— PROVIDED DATA —
* * * * * * *

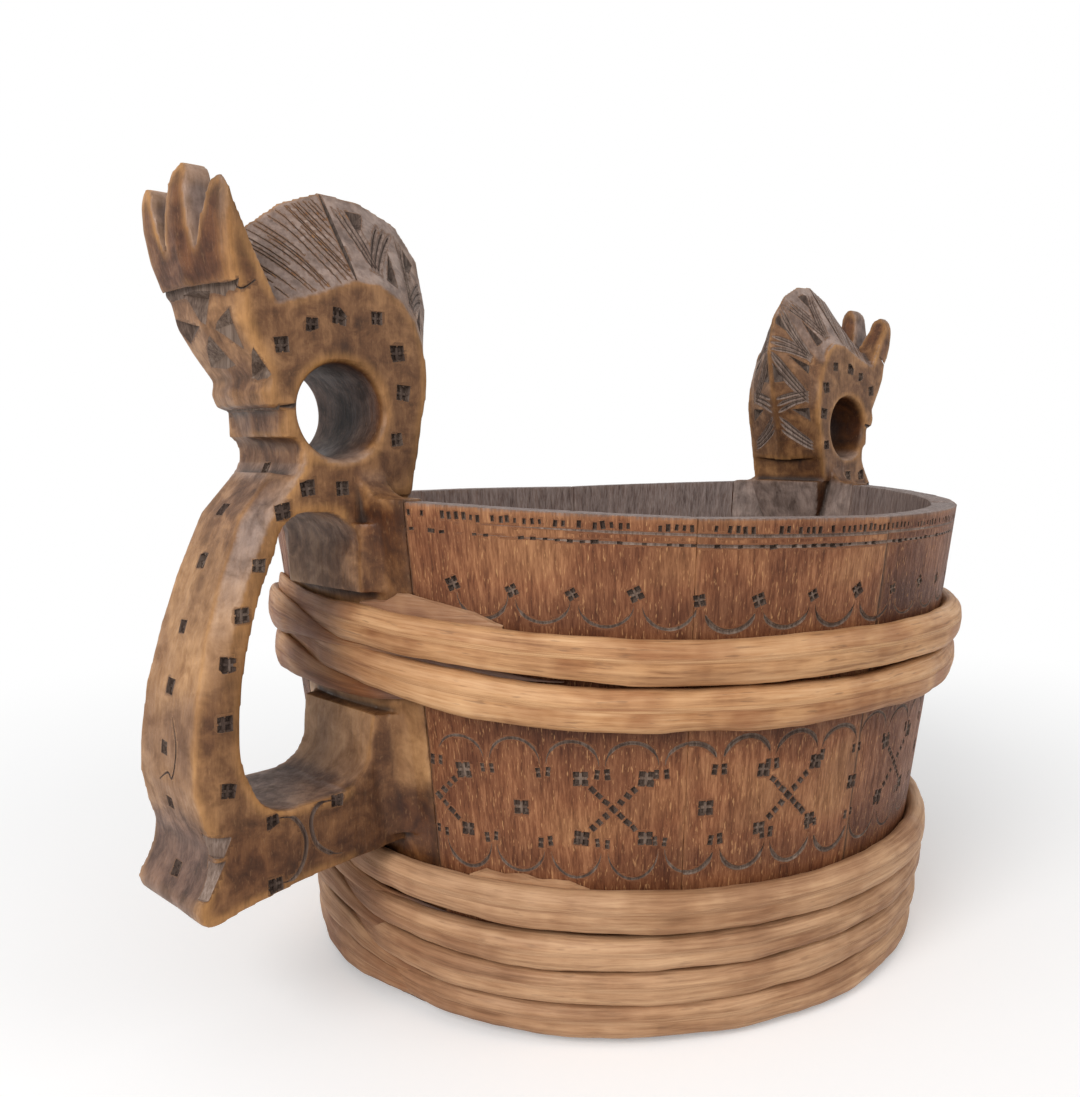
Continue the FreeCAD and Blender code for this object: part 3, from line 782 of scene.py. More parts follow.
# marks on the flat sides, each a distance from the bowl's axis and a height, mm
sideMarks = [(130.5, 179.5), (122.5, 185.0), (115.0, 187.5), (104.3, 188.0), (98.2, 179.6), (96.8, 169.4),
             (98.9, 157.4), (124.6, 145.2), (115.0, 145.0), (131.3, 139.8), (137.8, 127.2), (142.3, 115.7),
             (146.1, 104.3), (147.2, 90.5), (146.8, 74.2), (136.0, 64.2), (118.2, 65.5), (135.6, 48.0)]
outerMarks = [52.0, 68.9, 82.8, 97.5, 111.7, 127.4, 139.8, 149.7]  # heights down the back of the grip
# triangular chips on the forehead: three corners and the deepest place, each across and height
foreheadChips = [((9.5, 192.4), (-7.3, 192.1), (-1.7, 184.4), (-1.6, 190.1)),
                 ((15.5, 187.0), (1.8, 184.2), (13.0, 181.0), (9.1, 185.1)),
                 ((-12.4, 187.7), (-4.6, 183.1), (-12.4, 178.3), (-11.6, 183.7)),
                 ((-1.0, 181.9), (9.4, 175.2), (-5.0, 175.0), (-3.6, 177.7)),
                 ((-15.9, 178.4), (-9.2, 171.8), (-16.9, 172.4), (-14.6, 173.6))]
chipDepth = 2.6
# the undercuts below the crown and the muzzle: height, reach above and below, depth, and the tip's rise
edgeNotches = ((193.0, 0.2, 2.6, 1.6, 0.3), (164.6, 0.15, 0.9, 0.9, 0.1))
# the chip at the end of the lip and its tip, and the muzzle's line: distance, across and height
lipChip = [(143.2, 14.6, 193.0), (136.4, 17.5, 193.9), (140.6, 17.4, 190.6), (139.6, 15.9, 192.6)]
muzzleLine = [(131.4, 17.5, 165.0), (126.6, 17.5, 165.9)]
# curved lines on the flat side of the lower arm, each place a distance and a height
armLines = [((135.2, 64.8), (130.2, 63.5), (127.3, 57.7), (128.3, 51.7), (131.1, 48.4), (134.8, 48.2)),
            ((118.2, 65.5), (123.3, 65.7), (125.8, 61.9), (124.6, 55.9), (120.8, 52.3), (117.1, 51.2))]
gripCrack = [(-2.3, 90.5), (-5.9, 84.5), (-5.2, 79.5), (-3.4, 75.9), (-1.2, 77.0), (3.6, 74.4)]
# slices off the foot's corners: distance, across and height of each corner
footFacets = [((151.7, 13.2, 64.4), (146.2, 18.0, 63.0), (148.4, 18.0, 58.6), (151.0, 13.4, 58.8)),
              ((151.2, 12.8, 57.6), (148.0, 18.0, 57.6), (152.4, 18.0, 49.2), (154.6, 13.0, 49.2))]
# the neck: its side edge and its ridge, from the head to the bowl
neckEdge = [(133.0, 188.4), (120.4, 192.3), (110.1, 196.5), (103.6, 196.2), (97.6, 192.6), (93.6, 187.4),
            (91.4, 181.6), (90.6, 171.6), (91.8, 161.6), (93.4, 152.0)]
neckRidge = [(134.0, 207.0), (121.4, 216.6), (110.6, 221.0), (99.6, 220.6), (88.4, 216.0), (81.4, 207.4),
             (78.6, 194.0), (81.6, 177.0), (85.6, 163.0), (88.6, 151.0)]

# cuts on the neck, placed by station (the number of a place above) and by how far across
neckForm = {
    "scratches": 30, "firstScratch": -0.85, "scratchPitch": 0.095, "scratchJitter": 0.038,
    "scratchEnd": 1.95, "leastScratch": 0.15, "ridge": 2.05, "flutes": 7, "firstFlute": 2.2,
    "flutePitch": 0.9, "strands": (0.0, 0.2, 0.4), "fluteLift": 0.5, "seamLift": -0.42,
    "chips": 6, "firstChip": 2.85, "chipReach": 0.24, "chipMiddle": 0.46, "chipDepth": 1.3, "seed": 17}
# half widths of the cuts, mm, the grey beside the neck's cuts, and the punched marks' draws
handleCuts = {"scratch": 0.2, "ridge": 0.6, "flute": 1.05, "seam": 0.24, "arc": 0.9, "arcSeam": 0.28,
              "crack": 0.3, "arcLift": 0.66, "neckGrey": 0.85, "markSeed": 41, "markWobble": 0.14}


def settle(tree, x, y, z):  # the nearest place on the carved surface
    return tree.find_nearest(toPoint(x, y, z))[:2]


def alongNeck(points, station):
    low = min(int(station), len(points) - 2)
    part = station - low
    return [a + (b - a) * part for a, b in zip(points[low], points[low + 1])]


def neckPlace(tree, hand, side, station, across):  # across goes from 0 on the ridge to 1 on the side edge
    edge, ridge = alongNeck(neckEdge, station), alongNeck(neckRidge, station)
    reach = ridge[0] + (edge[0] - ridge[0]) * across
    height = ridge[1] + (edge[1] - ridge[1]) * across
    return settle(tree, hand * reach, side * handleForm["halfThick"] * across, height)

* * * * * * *

— TASK STATEMENT —
Extract the data exactly as given.

— SOLUTION FOR THIS TASK —
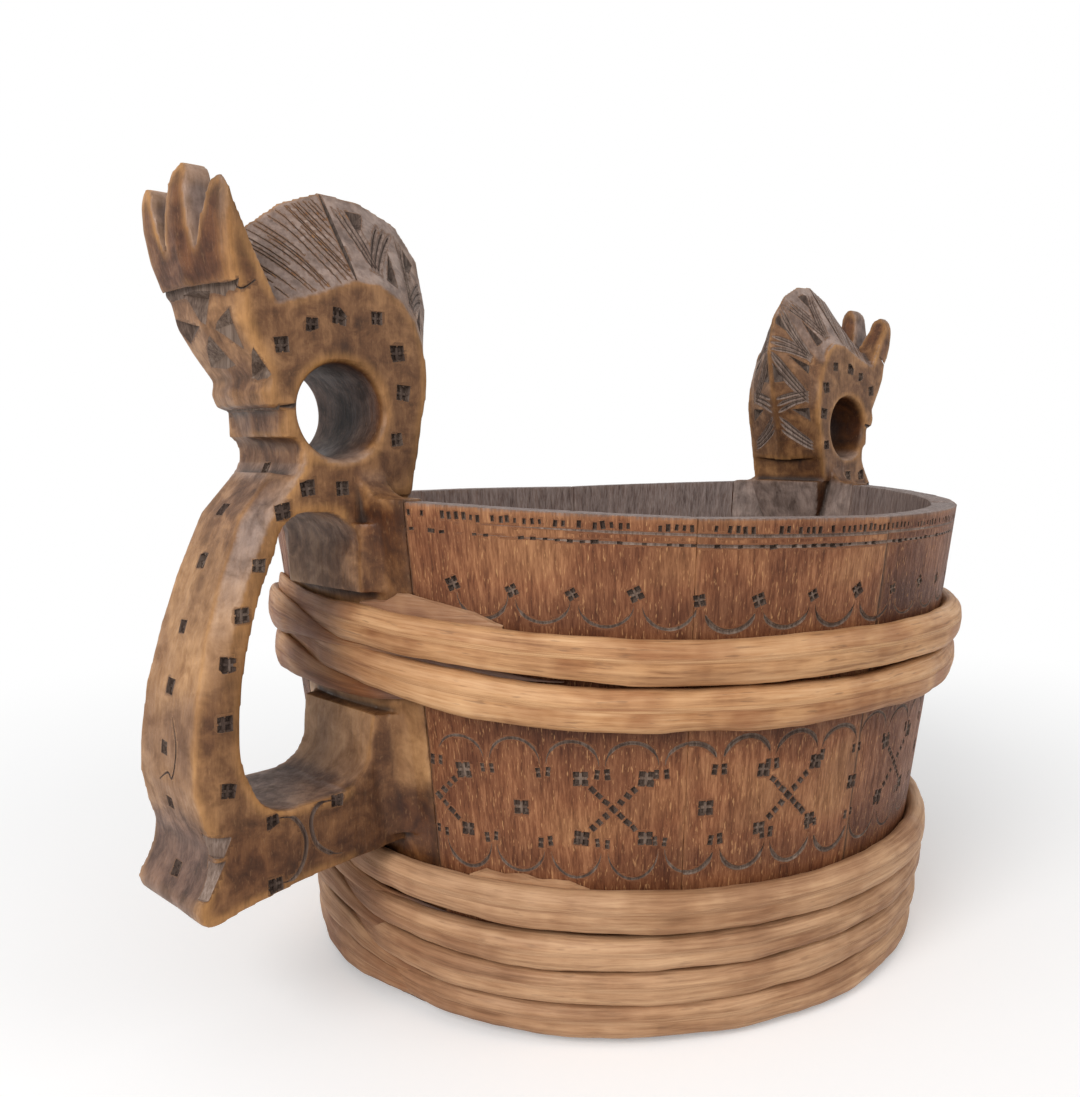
Continue the FreeCAD and Blender code for this object: part 3, from line 782 of scene.py. More parts follow.
# marks on the flat sides, each a distance from the bowl's axis and a height, mm
sideMarks = [(130.5, 179.5), (122.5, 185.0), (115.0, 187.5), (104.3, 188.0), (98.2, 179.6), (96.8, 169.4),
             (98.9, 157.4), (124.6, 145.2), (115.0, 145.0), (131.3, 139.8), (137.8, 127.2), (142.3, 115.7),
             (146.1, 104.3), (147.2, 90.5), (146.8, 74.2), (136.0, 64.2), (118.2, 65.5), (135.6, 48.0)]
outerMarks = [52.0, 68.9, 82.8, 97.5, 111.7, 127.4, 139.8, 149.7]  # heights down the back of the grip
# triangular chips on the forehead: three corners and the deepest place, each across and height
foreheadChips = [((9.5, 192.4), (-7.3, 192.1), (-1.7, 184.4), (-1.6, 190.1)),
                 ((15.5, 187.0), (1.8, 184.2), (13.0, 181.0), (9.1, 185.1)),
                 ((-12.4, 187.7), (-4.6, 183.1), (-12.4, 178.3), (-11.6, 183.7)),
                 ((-1.0, 181.9), (9.4, 175.2), (-5.0, 175.0), (-3.6, 177.7)),
                 ((-15.9, 178.4), (-9.2, 171.8), (-16.9, 172.4), (-14.6, 173.6))]
chipDepth = 2.6
# the undercuts below the crown and the muzzle: height, reach above and below, depth, and the tip's rise
edgeNotches = ((193.0, 0.2, 2.6, 1.6, 0.3), (164.6, 0.15, 0.9, 0.9, 0.1))
# the chip at the end of the lip and its tip, and the muzzle's line: distance, across and height
lipChip = [(143.2, 14.6, 193.0), (136.4, 17.5, 193.9), (140.6, 17.4, 190.6), (139.6, 15.9, 192.6)]
muzzleLine = [(131.4, 17.5, 165.0), (126.6, 17.5, 165.9)]
# curved lines on the flat side of the lower arm, each place a distance and a height
armLines = [((135.2, 64.8), (130.2, 63.5), (127.3, 57.7), (128.3, 51.7), (131.1, 48.4), (134.8, 48.2)),
            ((118.2, 65.5), (123.3, 65.7), (125.8, 61.9), (124.6, 55.9), (120.8, 52.3), (117.1, 51.2))]
gripCrack = [(-2.3, 90.5), (-5.9, 84.5), (-5.2, 79.5), (-3.4, 75.9), (-1.2, 77.0), (3.6, 74.4)]
# slices off the foot's corners: distance, across and height of each corner
footFacets = [((151.7, 13.2, 64.4), (146.2, 18.0, 63.0), (148.4, 18.0, 58.6), (151.0, 13.4, 58.8)),
              ((151.2, 12.8, 57.6), (148.0, 18.0, 57.6), (152.4, 18.0, 49.2), (154.6, 13.0, 49.2))]
# the neck: its side edge and its ridge, from the head to the bowl
neckEdge = [(133.0, 188.4), (120.4, 192.3), (110.1, 196.5), (103.6, 196.2), (97.6, 192.6), (93.6, 187.4),
            (91.4, 181.6), (90.6, 171.6), (91.8, 161.6), (93.4, 152.0)]
neckRidge = [(134.0, 207.0), (121.4, 216.6), (110.6, 221.0), (99.6, 220.6), (88.4, 216.0), (81.4, 207.4),
             (78.6, 194.0), (81.6, 177.0), (85.6, 163.0), (88.6, 151.0)]

# cuts on the neck, placed by station (the number of a place above) and by how far across
neckForm = {
    "scratches": 30, "firstScratch": -0.85, "scratchPitch": 0.095, "scratchJitter": 0.038,
    "scratchEnd": 1.95, "leastScratch": 0.15, "ridge": 2.05, "flutes": 7, "firstFlute": 2.2,
    "flutePitch": 0.9, "strands": (0.0, 0.2, 0.4), "fluteLift": 0.5, "seamLift": -0.42,
    "chips": 6, "firstChip": 2.85, "chipReach": 0.24, "chipMiddle": 0.46, "chipDepth": 1.3, "seed": 17}
# half widths of the cuts, mm, the grey beside the neck's cuts, and the punched marks' draws
handleCuts = {"scratch": 0.2, "ridge": 0.6, "flute": 1.05, "seam": 0.24, "arc": 0.9, "arcSeam": 0.28,
              "crack": 0.3, "arcLift": 0.66, "neckGrey": 0.85, "markSeed": 41, "markWobble": 0.14}


def settle(tree, x, y, z):  # the nearest place on the carved surface
    return tree.find_nearest(toPoint(x, y, z))[:2]


def alongNeck(points, station):
    low = min(int(station), len(points) - 2)
    part = station - low
    return [a + (b - a) * part for a, b in zip(points[low], points[low + 1])]


def neckPlace(tree, hand, side, station, across):  # across goes from 0 on the ridge to 1 on the side edge
    edge, ridge = alongNeck(neckEdge, station), alongNeck(neckRidge, station)
    reach = ridge[0] + (edge[0] - ridge[0]) * across
    height = ridge[1] + (edge[1] - ridge[1]) * across
    return settle(tree, hand * reach, side * handleForm["halfThick"] * across, height)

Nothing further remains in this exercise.